While the range of software architecture services depends on project scope and final objectives, it’s essential to clarify how their responsibilities differ from other key IT professionals working on the same software solution and doing their best to deliver a successful product.

Key Responsibilities and Duties

One should understand that the responsibilities of a Software Architect may vary regarding various internal structures and business requirements. Here, you can find the generalized responsibilities based on the engineering stage.

Discover Stage: A Software Architect is typically engaged in a discovery team to determine what customers seek to build and what resources will be used. In this case, the expert explores high-level functional and non-functional requirements and needs related to security, reliability, and other quality aspects. The Architect should study and examine all emerging constraints placed by compliance requirements.

After the project requirements assessment, the Software Architect provides a high-profile system diagram to outline basic concepts and interactions. In addition, he identifies the technical stack and deployment strategies and approximate working hours for developers and then builds a development team.

Elaboration Stage: The requirements should be clearly specified when the proposal is approved. Software Architect creates a thorough architecture that can best solve the problems of stakeholders. To put it short, the Architect determines how to create the solution.

During this phase, an Architect should map out the possible ways to integrate the idea from the technical perspective, evaluate potential related risks, and offer methods to minimize them. Eventually, the Software Architect brings to the table design blueprints demonstrating modules, interactions, and critical low-level components inside them.

Prototype Stage: Here, the Architect develops the architectural prototype, which covers the biggest issues and addresses key architectural risks.

Construction Stage: The Software Architect designs less important features and components and performs as a leader and mentor. The Architect also promotes his vision of a project, identifies quality standards, provides code snippets, and secures compliance with predefined rules.

Transition Stage: The architect works cross-functionally to define the product release. He is entirely accountable for continuous integration and deployment. Finally, the Software Architect changes the infrastructure based on the performance testing result.

Core Skills and Competencies

In order to function successfully, Software Architects should possess deep technical expertise. So, it is unsurprising that most have grown from senior technical roles. Here’s the list of the most essential skills that make a good Software Architect:

Substantial Technical Background: As a rule, a Software Architect must have a Master’s degree in Engineering or Computing Science in addition to a solid portfolio of projects realized with different technologies. The position also requires from 5 to 10 years of experience in programming.

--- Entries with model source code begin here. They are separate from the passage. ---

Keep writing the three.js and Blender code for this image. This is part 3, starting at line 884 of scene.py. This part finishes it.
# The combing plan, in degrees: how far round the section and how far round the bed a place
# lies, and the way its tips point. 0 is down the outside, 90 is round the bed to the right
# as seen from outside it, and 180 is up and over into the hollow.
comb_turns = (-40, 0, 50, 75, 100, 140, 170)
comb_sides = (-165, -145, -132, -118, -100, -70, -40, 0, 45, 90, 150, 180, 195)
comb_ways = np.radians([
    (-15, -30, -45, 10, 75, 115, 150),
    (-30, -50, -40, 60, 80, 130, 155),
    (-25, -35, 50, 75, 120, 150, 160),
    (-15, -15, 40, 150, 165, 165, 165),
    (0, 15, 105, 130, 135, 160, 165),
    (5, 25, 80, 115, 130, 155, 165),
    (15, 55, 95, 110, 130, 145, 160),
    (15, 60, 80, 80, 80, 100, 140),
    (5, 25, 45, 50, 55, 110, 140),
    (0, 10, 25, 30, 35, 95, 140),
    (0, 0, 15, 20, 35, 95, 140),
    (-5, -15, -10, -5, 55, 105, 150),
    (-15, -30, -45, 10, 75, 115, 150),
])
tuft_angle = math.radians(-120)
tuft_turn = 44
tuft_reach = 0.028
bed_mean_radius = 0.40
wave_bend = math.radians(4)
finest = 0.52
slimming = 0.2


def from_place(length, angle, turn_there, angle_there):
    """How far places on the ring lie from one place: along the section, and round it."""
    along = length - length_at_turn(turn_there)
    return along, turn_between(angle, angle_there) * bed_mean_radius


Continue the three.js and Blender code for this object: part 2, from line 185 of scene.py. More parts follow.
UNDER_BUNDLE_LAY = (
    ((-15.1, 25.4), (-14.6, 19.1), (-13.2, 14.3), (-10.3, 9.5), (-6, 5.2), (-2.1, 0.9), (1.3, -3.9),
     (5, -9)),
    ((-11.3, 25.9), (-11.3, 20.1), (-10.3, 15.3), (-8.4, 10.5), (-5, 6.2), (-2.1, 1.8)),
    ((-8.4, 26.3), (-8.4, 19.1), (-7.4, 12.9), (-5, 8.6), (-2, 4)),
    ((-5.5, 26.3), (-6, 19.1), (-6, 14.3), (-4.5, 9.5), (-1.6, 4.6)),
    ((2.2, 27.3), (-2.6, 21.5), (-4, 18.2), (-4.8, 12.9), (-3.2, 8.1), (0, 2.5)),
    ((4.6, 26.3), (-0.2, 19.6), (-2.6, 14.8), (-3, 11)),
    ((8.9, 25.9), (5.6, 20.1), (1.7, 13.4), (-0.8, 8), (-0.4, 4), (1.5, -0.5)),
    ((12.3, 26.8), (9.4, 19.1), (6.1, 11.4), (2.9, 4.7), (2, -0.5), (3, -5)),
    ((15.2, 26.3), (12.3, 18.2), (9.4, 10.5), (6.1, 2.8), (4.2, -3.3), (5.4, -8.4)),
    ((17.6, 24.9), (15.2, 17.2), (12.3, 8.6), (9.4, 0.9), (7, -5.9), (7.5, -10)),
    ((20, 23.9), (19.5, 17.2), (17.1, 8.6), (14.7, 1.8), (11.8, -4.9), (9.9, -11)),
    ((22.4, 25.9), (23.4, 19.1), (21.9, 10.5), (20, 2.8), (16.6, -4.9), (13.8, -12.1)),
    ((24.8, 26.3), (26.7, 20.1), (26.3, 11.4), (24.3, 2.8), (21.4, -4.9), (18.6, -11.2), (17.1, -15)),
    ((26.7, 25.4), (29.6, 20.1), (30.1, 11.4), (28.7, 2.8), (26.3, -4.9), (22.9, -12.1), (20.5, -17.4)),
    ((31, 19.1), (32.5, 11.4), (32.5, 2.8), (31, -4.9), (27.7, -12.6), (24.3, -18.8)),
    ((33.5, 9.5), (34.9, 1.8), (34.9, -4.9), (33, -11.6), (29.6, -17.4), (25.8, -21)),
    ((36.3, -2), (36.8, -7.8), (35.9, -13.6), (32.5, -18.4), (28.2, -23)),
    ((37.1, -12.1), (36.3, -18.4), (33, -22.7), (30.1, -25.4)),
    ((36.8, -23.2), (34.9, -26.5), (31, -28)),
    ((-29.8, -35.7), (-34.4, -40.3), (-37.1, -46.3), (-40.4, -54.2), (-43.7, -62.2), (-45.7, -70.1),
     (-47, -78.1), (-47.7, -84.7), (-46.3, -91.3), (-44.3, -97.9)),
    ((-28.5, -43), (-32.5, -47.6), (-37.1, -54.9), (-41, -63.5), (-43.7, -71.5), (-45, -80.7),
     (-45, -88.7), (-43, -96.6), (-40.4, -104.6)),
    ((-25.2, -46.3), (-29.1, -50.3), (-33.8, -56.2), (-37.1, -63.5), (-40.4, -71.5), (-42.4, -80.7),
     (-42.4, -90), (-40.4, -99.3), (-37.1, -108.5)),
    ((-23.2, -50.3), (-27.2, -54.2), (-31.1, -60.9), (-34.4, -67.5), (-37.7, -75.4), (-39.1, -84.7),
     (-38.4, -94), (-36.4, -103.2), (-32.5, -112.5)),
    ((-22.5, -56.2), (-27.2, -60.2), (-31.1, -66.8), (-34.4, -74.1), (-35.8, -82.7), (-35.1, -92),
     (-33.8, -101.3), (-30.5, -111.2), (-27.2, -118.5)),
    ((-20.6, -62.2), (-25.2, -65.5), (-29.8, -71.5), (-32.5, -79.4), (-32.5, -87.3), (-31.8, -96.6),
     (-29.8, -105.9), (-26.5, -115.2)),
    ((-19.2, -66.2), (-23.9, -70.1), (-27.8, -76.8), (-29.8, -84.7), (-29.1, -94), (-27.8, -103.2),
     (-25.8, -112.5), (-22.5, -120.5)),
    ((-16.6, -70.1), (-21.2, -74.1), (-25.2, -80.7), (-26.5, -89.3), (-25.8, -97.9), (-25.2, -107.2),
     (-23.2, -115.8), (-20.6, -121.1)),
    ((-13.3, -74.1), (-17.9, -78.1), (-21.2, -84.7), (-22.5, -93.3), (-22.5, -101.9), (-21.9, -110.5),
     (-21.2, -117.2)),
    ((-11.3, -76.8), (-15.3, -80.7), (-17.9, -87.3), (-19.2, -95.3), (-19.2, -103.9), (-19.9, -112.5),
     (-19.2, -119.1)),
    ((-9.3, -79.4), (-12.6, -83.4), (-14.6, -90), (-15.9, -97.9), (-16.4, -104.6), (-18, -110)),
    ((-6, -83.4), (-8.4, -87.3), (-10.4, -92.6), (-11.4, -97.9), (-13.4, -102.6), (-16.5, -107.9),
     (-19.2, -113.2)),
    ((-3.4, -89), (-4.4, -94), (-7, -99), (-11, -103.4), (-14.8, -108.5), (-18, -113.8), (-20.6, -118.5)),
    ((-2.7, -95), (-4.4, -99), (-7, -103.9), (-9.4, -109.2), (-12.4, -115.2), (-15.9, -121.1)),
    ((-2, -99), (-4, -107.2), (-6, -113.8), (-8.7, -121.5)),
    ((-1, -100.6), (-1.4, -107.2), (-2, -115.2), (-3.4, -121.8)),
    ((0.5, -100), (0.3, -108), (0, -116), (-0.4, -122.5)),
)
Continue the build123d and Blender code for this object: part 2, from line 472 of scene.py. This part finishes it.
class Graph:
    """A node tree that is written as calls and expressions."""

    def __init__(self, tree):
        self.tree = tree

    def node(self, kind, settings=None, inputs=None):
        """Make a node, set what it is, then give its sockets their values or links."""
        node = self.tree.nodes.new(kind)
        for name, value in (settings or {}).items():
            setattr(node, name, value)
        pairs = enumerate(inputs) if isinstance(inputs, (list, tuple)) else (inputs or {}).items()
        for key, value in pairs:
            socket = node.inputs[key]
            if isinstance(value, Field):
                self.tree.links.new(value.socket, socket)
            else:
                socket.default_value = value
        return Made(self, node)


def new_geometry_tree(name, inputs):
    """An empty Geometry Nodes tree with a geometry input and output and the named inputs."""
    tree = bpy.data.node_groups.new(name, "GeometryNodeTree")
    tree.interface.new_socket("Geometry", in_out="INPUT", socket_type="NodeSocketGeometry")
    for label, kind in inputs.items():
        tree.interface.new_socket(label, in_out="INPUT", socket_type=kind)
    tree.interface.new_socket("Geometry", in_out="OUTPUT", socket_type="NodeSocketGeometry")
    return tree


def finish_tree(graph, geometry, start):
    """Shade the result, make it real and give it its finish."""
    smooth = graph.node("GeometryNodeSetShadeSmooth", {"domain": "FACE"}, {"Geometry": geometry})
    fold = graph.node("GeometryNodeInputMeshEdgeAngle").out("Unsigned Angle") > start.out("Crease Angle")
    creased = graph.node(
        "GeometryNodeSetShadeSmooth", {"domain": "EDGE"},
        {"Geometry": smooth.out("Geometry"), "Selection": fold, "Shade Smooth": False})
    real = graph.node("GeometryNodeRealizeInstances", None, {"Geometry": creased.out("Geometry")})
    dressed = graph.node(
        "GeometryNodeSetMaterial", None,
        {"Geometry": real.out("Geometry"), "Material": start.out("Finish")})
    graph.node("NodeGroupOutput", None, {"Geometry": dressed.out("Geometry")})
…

Coding skills: Software Architects should consistently keep abreast of programming trends and emerging technologies since they write code examples, POCs, and prototypes. Besides, a Software Architect codes oftener than a Solution Architect who deals with higher-profile concepts and diagrams.

Expertise in Cloud Technologies: A Software Architect must be proficient in cloud technologies since Cloud service providers speed up software development, offering numerous ready-to-use solutions. This level of expertise should be proved by over 3 years of experience with a particular provider and certification from  Microsoft Azure, AWS, or Google Cloud.

Business Communication: Since this role requires much communication, rapport-building skills are critical.  Software Architects should be able to explain technical aspects in simple terms.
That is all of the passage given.